Heat a medium sized stock pot on medium heat.  Add olive oil - allow to heat for 30 seconds.  Toss in garlic, onions and chili flakes if using- cook for a minute to allow the garlic to flavor the oil.  Add the remaining veggies and thyme.  Cook for 3-4 minutes or until the veggies have softened.  Add the stock and simmer for 3-5 minutes.  Toss in chicken pieces, couscous, noodles, beans (rinsed and drained please).  Cook on low for 15-20 minutes.

Ladle into bowls, top with cheese and basil.  Enjoy!

*Cooks TIP* this soup yields 4 healthy portions.  To jazz up your soup the next day - add a dollop of pesto or sun dried tomatoes and garlic paste.
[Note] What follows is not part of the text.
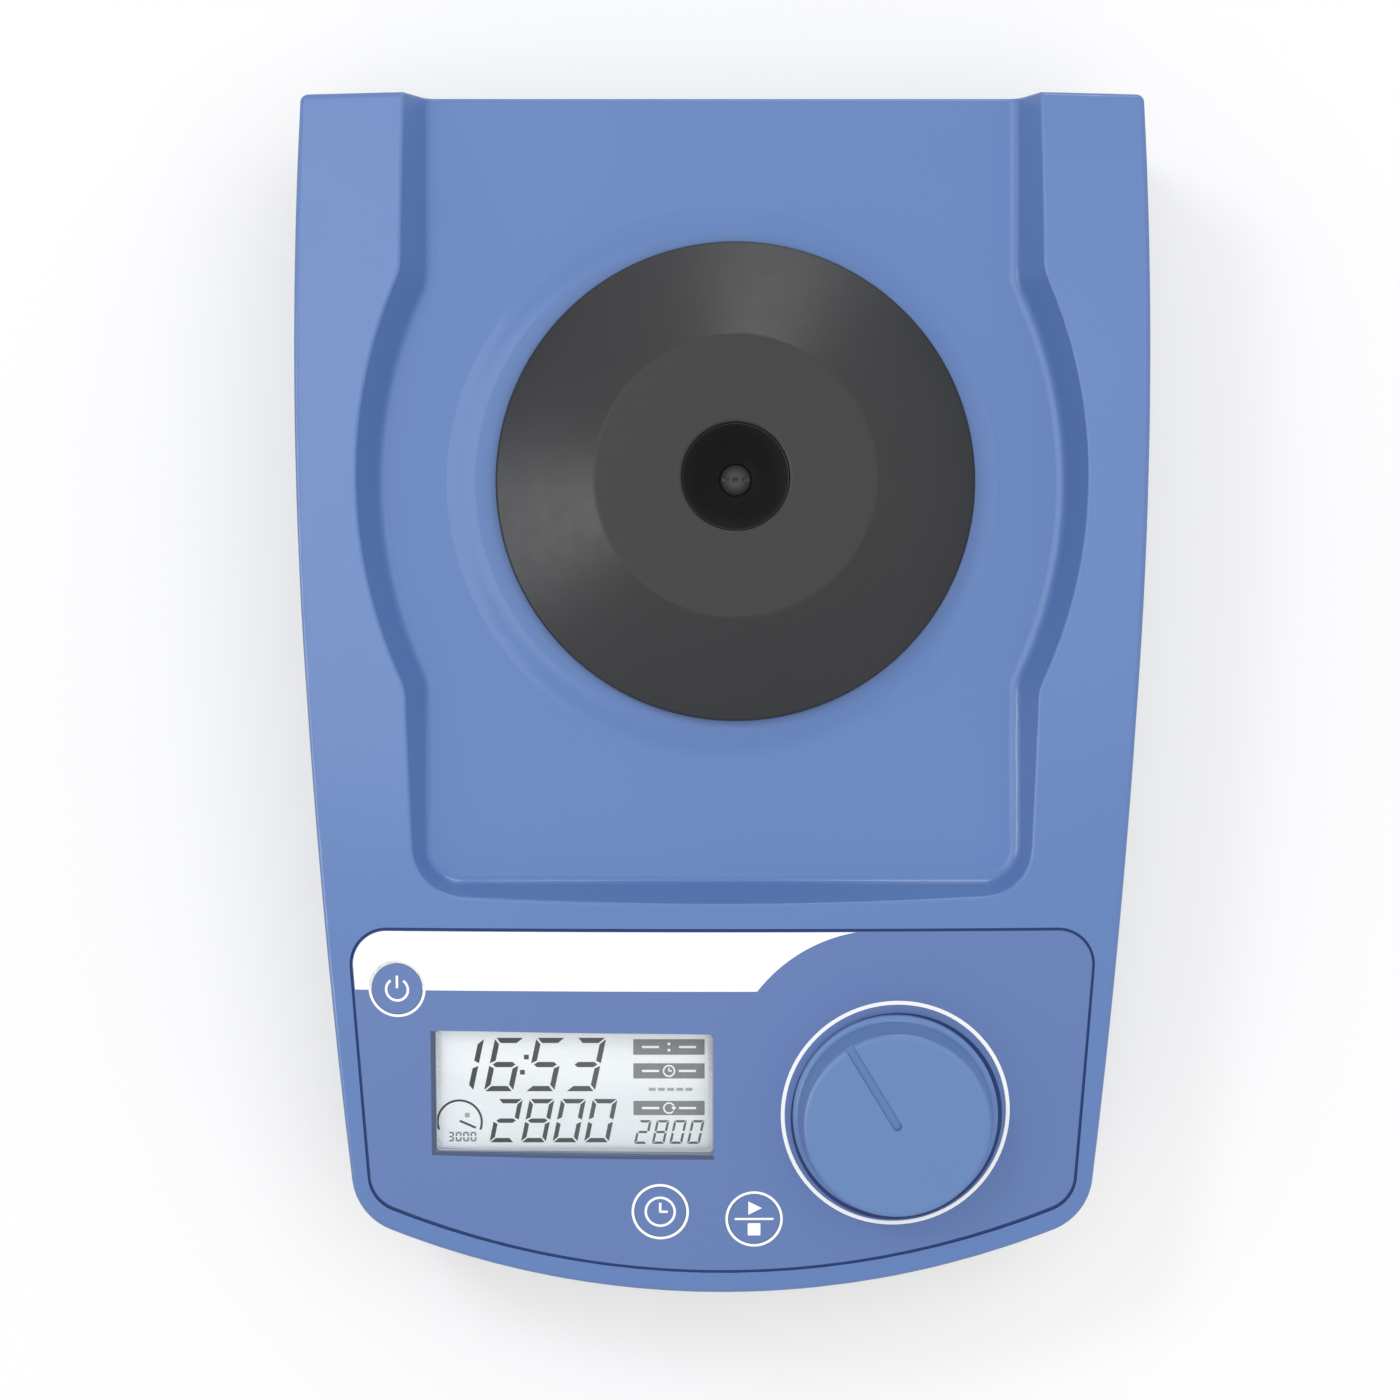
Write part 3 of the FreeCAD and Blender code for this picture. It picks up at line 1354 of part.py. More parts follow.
def make_knob():
    seat = on_panel("knob_x", "knob_up")
    box_top = f"(-({panel_drop('knob_x + encoder_half', 'encoder_half')} + wall + encoder_top_gap))"
    nut_low = f"(nut_gap - {panel_drop('knob_x - nut_across / 2', '0')})"
    nut_top = f"({nut_low} + nut_rise)"
    bushing_top = f"({nut_top} + bushing_rise)"
    knob_low = f"(knob_lift - {panel_drop('knob_x - knob_radius', '0')})"
    knob_top = f"({knob_low} + knob_rise)"
    shaft_bore = "(encoder_shaft_radius + encoder_shaft_gap)"

    encoder = new_body("rotary_encoder")
    plan = sketch(encoder, "encoder_plan", lift="-panel_board_depth")
    rectangle(plan, "-encoder_half", "encoder_half", "-encoder_half", "encoder_half")
    pad(encoder, plan, f"panel_board_depth + {box_top}")
    bushing = sketch(encoder, "encoder_bushing", lift=box_top)
    circle(bushing, "0", "0", "bushing_radius")
    pad(encoder, bushing, f"{bushing_top} - {box_top}")
    bore = sketch(encoder, "encoder_bore", lift=bushing_top)
    circle(bore, "0", "0", shaft_bore)
    pocket(encoder, bore, f"{bushing_top} - {box_top} + encoder_shaft_sink")
    keep(place(encoder, **seat))

    nut = new_body("encoder_nut")
    flats = sketch(nut, "nut_plan", lift=nut_low)
    reach = "nut_across / sqrt(3)"
    corners = [spun(reach, "0", str(60 * turn)) for turn in range(6)]
    outline(flats, corners)
    circle(flats, "0", "0", "bushing_radius + nut_gap")
    pad(nut, flats, "nut_rise")
    keep(place(nut, **seat))

    hub_low = f"({bushing_top} + knob_hub_lift)"
    roof = f"({knob_top} - knob_shell)"
    keep(turned("encoder_shaft", [
        ("0", f"{box_top} - encoder_shaft_sink + knob_hub_lift"),
        ("encoder_shaft_radius", f"{box_top} - encoder_shaft_sink + knob_hub_lift"),
        ("encoder_shaft_radius", roof),
        ("0", roof),
    ], **seat))

    knob = turned("speed_knob", [
        ("knob_radius - knob_shell", knob_low),
        ("knob_radius", knob_low),
        ("knob_radius", f"{knob_low} + knob_skirt"),
        ("knob_radius - knob_cove * sqrt(0.5)", f"{knob_low} + knob_skirt + knob_cove * (1 - sqrt(0.5))", "arc"),
        ("knob_radius - knob_cove", f"{knob_low} + knob_skirt + knob_cove"),
        ("knob_face_radius", knob_top),
        ("0", knob_top),
        ("0", roof),
        ("encoder_shaft_radius", roof),
        ("encoder_shaft_radius", hub_low),
        ("knob_hub_radius", hub_low),
        ("knob_hub_radius", roof),
        ("knob_face_radius - knob_shell", roof),
    ], **seat)

    def top_ring(edge):
        box = edge.BoundBox
        return abs(box.ZMax - amount(knob_top)) < 0.01 and box.ZLength < 0.01 and box.XLength > 10
    round_edges(knob, "knob_edge", "knob_edge", top_ring)
    slot = sketch(knob, "knob_slot", lift=knob_top)
    half = "knob_slot_width / 2"
    angle = "knob_slot_angle"
    outline(slot, [
        spun("knob_radius", half, angle),
        spun("0", half, angle),
        spun(f"-({half})", "0", angle) + ("arc",),
        spun("0", f"-({half})", angle),
        spun("knob_radius", f"-({half})", angle),
    ])
    pocket(knob, slot, "knob_slot_depth")
    keep(knob)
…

*Eliminate the chicken and substitute with small dices of tofu or portobello mushrooms.

Tuesday, October 5, 2010

Time for Some Chai

October is my favorite time of the year, the weather is finally cooling off, College Football, Halloween is around the corner and of course, my birthday!
It’s time to break out the recipe for my favorite Chai tea.  Chai, pronounced with a long "i" as in the word tie, is the actual word for tea in many countries.  Chai tea is a rich and complex beverage that has been savored for centuries in many parts of the world, especially India. The spices vary from recipe to recipe, but usually consist of cinnamon, cardamom, cloves, pepper and ginger. Chai tea is traditionally consumed hot and sweet. The sweetness is needed to bring out the full flavors of the spices.   Here is a simple recipe to make chai yourself at home. This is what you will need:
1 1/2 cups of water
1 1/2 inch stick of cinnamon
8 cardamom pods
8 whole cloves
1/4 inch fresh ginger root (sliced thin)
2/3 cup of milk
6 teaspoons sugar
3 teaspoons of Darjeeling Tea leaves
Place water, cinnamon, cardamom, cloves, and ginger in a pot and bring to a boil.  Cover and lower heat to low setting and simmer for 10 minutes.  Add milk and sugar and again bring to simmer.  Next, add the tea leaves, remove from heat and cover.  Let steep for 3 minutes and strain. Enjoy!